3.1.A few methodological considerations

We have investigated the different forms advice and warnings may take and how they are realised in French and in English from several corpora of procedural texts. We noted that, in a very large number of cases, these arguments can be identified by means of specific terms, without making complex parses or inferences. For most of them, they are embedded into instructions or instructional compounds (a group of related instructions realised in a single sentence, e.g. using coordination), it is therefore quite easy to delimit them. Their scope is in general the compound. Finally, these arguments turn out to have regular forms over several domains, making their corresponding rules relatively portable modulo some lexical adaptations.

We have defined a set of rules that recognise warnings and advice conclusions and their related supports. We defined those rules from a development corpus of about 1700 texts from various domains (cooking, do it yourself, gardening, video games, maintenance, production, social behavior recommendations, etc.). About a third of the corpus is related to professional activities. The relevance of the domain and corpus is analysed in Delpech and Saint-Dizier (2008) and Fontan and Saint-Dizier (2008).

3.2.Processing warnings

Procedures have essentially an injunctive character. Warnings are basically organised around a unique structure composed of an ‘avoid or make sure to’ expression combined with a proposition (Fontan et al. 1998). The strength of the terms used characterise the illocutionary force of the argument, ordered here a priori by increasing force:

• ‘prevention verbs like avoid’ NP / to VP
(12) (avoid hot water)
• do not / never / … VP(infinitive) …
(13) (never put this cloth in the sun)
• it is essential, vital, … (to never) VP(infinitive).
(14) it is essential that you switch off electricity before starting any operation

In the cases where the conclusion is relatively weak in terms of marks, then its recognition is based on the observation that it is the instruction that immediately precedes an identified support.
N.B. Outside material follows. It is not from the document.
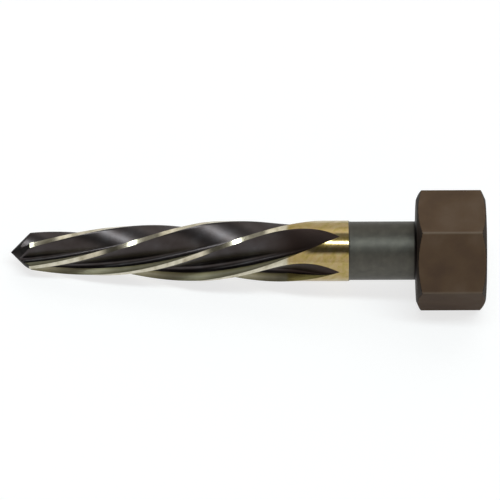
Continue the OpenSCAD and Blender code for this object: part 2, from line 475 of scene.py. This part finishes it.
# Rings run from the bore's front edge over the front face, the sides and the rear face, and back
# through the bore. They are closest together where the bevels rise.
bevel_depths = np.array(
    [0, 0.06, 0.14, 0.24, 0.36, 0.5, 0.66, 0.84, 1.04, 1.26, 1.5, 1.75, 2.05, 2.5, 3.5, 6.0, 9.0]
)
side_depths = [*bevel_depths, NUT_LENGTH / 2, *(NUT_LENGTH - bevel_depths[::-1])]
flat_rings = [FACE_R * 0.78, FACE_R - 0.12]
bore_r = SHANK_R + SHANK_GAP
ring_places = [(0, bore_r), *((0, r) for r in flat_rings)]
ring_places += [(depth, bevelled(sides, depth)) for depth in side_depths]
ring_places += [(NUT_LENGTH, r) for r in flat_rings[::-1]]
ring_places += [(NUT_LENGTH, bore_r + BORE_MOUTH), (NUT_LENGTH - BORE_MOUTH, bore_r), (0, bore_r)]
grid = np.zeros((len(ring_places), len(turns), 3))
for row, (depth, r) in enumerate(ring_places):
    grid[row] = np.stack(
        [np.full(len(turns), NUT_FRONT + depth), r * np.cos(turns), r * np.sin(turns)], 1
    )
nut = skin("nut_steel", grid)
hexagon = nut.data
# Round the hexagon the map counts from a corner.
round_to = (turns - turns[0]) / (math.pi / 3) * SIDE + SIDE / 2 - FLAT_R * math.tan(FLAT_HALF)
before = np.tile(round_to, (len(grid), 1))
beyond = np.tile(np.append(round_to[1:], round_to[0] + 6 * SIDE), (len(grid), 1))
unroll(hexagon, grid, before, beyond)
# Flats are 0. Bevels and end faces, which look along the axis, are 1.
finish(hexagon, 28, zone=lambda face: int(abs(face.normal.x) > 0.6))

# Brown oxide on milled flats: matt, clouded at about a centimetre, and thin along the corners.
# Object coordinates count metres, so clouds to the centimetre are times 100.
FLAT_CLOUDS = 0.9
brown_oxide, tree, shader = metal("brown_oxide_steel", "#533f2f", 0.6, 0.0)
shader.inputs["Specular IOR Level"].default_value = 0.06
node = tree.nodes.new("ShaderNodeTexCoord")
coords = node.outputs["Object"]
cloud = add(tree, "TexNoise", (coords, "Vector"), in_Scale=FLAT_CLOUDS * 100, in_Detail=5.0)
brown_stops = [(0.3, linear("#524033")), (0.5, linear("#5a4737")), (0.7, linear("#614f40"))]
brown = add(tree, "ValToRGB", (cloud, 0), stops=brown_stops)
uv = add(tree, "UVMap", uv_map="UVMap")
node = tree.nodes.new("ShaderNodeSeparateXYZ")
tree.links.new(uv, node.inputs[0])
away = add(tree, "Math", (node.outputs[1], 0), operation="PINGPONG", in_1=SIDE / 2)
worn = add(tree, "MapRange", (away, 0), in_1=0.0, in_2=0.6, in_3=0.55, in_4=0.0)
tint = add(tree, "Mix", (worn, 0), (brown, 6), data_type="RGBA", in_7=linear("#7d7063"))
tree.links.new(tint, shader.inputs["Base Color"])

# Bevels and end faces: turned, with a flatter oxide, and darker as painted shade on the faces that
# look along the axis.
TURNED_CLOUDS = 1.1
turned_oxide, tree, shader = metal("turned_oxide_painted_shade", "#33291f", 0.6, 0.0)
shader.inputs["Specular IOR Level"].default_value = 0.08
node = tree.nodes.new("ShaderNodeTexCoord")
coords = node.outputs["Object"]
cloud = add(tree, "TexNoise", (coords, "Vector"), in_Scale=TURNED_CLOUDS * 100, in_Detail=4.0)
# Painted shade: these faces get a darker brown than the flats because they look along the axis.
turned_shade_stops = [(0.3, linear("#2b221b")), (0.7, linear("#3a2f26"))]
dark = add(tree, "ValToRGB", (cloud, 0), stops=turned_shade_stops)
tree.links.new(dark, shader.inputs["Base Color"])
for material in (brown_oxide, turned_oxide):
    hexagon.materials.append(material)
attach(nut, "root")
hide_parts("drive_nut")

# Camera
# A long lens two metres away, level with the tool and 44 degrees above the flat it lies on, as
# in a catalogue photograph. The tool's axis runs nearly level across the frame.
PIXELS = 500
MM_PER_PIXEL = 0.339
TIP_COLUMN = 10.8
ROWS_DOWN = 1.24
DISTANCE = 1966.0
ELEVATION = math.radians(44)
ROLL = math.radians(0.246)
SENSOR = 36
across = Vector((math.cos(TILT), 0, math.sin(TILT)))
raised = Vector((-math.sin(TILT), 0, math.cos(TILT)))
toward = -math.cos(ELEVATION) * Vector((0, 1, 0)) + math.sin(ELEVATION) * raised
upward = math.sin(ELEVATION) * Vector((0, 1, 0)) + math.cos(ELEVATION) * raised
right = math.cos(ROLL) * across - math.sin(ROLL) * upward
up = math.sin(ROLL) * across + math.cos(ROLL) * upward
middle = REST @ Vector(((PIXELS / 2 - TIP_COLUMN) * MM_PER_PIXEL, 0, 0))
middle += up * ROWS_DOWN * MM_PER_PIXEL / 1000
place = middle + toward * DISTANCE / 1000
camera_data = bpy.data.cameras.new("camera")
camera_data.sensor_width = SENSOR
camera_data.lens = DISTANCE * SENSOR / (PIXELS * MM_PER_PIXEL)
camera_data.clip_end = 20
camera = bpy.data.objects.new("camera", camera_data)
bpy.context.scene.collection.objects.link(camera)
camera.matrix_world = Matrix(
    (
        (right.x, up.x, toward.x, place.x),
        (right.y, up.y, toward.y, place.y),
        (right.z, up.z, toward.z, place.z),
        (0, 0, 0, 1),
    )
)
bpy.context.scene.camera = camera
bpy.context.scene.view_settings.view_transform = "Standard"

# Studio
# A white sweep under a long overhead strip light, with the darker room beside it, all parallel
# to the tool. The floor keeps the tool's soft shadow.
FLOOR_HALF = 4
PAPER_SHADE = 0.32
PAPER_GLOW = 0.73
floor_mesh = bpy.data.meshes.new("floor")
floor_corners = [(x * FLOOR_HALF, y * FLOOR_HALF, 0) for x, y in ((-1, -1), (1, -1), (1, 1), (-1, 1))]
floor_mesh.from_pydata(floor_corners, [], [(0, 1, 2, 3)])
floor = bpy.data.objects.new("floor", floor_mesh)
bpy.context.scene.collection.objects.link(floor)
paper, tree, shader = metal("white_paper", "#ffffff", 0.9, 0.0)
shader.inputs["Base Color"].default_value = (PAPER_SHADE, PAPER_SHADE, PAPER_SHADE, 1)
# The paper reads as white to the camera and in reflections, with the shadow still on it.
rays = tree.nodes.new("ShaderNodeLightPath").outputs
glossy = (rays["Is Glossy Ray"], 1)
through = (rays["Is Transmission Ray"], 1)
seen = add(tree, "Math", (rays["Is Camera Ray"], 0), glossy, operation="MAXIMUM")
seen = add(tree, "Math", (seen, 0), through, operation="MAXIMUM")
glow = add(tree, "Math", (seen, 0), operation="MULTIPLY", in_1=PAPER_GLOW)
shader.inputs["Emission Color"].default_value = (1, 1, 1, 1)
tree.links.new(glow, shader.inputs["Emission Strength"])
floor_mesh.materials.append(paper)

# The room: its brightness by angle over the tool, camera side 0, straight up 90, far side 180.
STRIP = 9.5
WARM = (1.02, 1.0, 0.96)
COOL = (0.9, 1.01, 1.04)
BRIGHTNESS = 1.15
room = [
    (0, 0.7),
    (28, 0.85),
    (34, 0.5),
    (40, 0.08),
    (54, 0.08),
    (62, 0.25),
    (69, 0.6),
    (72.5, STRIP),
    (79, STRIP),
    (82, 0.6),
    (92, 0.3),
    (112, 0.25),
    (119, 1.1),
    (129, 1.1),
    (142, 0.75),
    (180, 0.75),
]
room_stops = [
    (angle / 180, tuple(level / STRIP * c for c in (COOL if level == STRIP else WARM)) + (1,))
    for angle, level in room
]
world = bpy.data.worlds.new("studio")
bpy.context.scene.world = world
world.use_nodes = True
tree = world.node_tree
background = tree.nodes["Background"]
node = tree.nodes.new("ShaderNodeTexCoord")
direction = tree.nodes.new("ShaderNodeSeparateXYZ")
tree.links.new(node.outputs["Generated"], direction.inputs[0])
x, y, z = direction.outputs
near = add(tree, "Math", (y, 0), operation="MULTIPLY", in_1=-1.0)
over = add(tree, "Math", (z, 0), (near, 1), operation="ARCTAN2")
over = add(tree, "Math", (over, 0), operation="DIVIDE", in_1=math.pi)
light = add(tree, "ValToRGB", (over, 0), stops=room_stops)
# The ends of the room are darker than its sides, most of all the end that the point faces.
smooth = {"interpolation_type": "SMOOTHSTEP"}
point_end = add(tree, "MapRange", (x, 0), in_1=-0.42, in_2=-0.14, in_3=0.12, in_4=1.0, **smooth)
nut_end = add(tree, "MapRange", (x, 0), in_1=0.4, in_2=0.8, in_3=1.0, in_4=0.15, **smooth)
fall = add(tree, "Math", (point_end, 0), (nut_end, 1), operation="MULTIPLY")
dimmed = add(tree, "Mix", (light, 6), (fall, 7), data_type="RGBA", blend_type="MULTIPLY", in_0=1.0)
tree.links.new(dimmed, background.inputs[0])
background.inputs[1].default_value = STRIP * BRIGHTNESS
In the third item above, never is preferably used with positively oriented formulations, e.g.:

(14a) it is essential to never leave the electricity on.

In addition, it may also reinforce the overall strength of the statement when combined with other marks of the rule. Finally, as pointed out by a reviewer, the injunctive strength induced by forms such as avoid, it is essential, never, etc. is subject to personal interpretation and may depend on the text style. The strength of the argument is encoded in an attribute of the ‘warning’ tag and is elaborated within the rules for warnings, possibly on the basis of lexical descriptions which may also be specified at will. Therefore, it is possible to implement different views and levels of granularity than the classification proposed above.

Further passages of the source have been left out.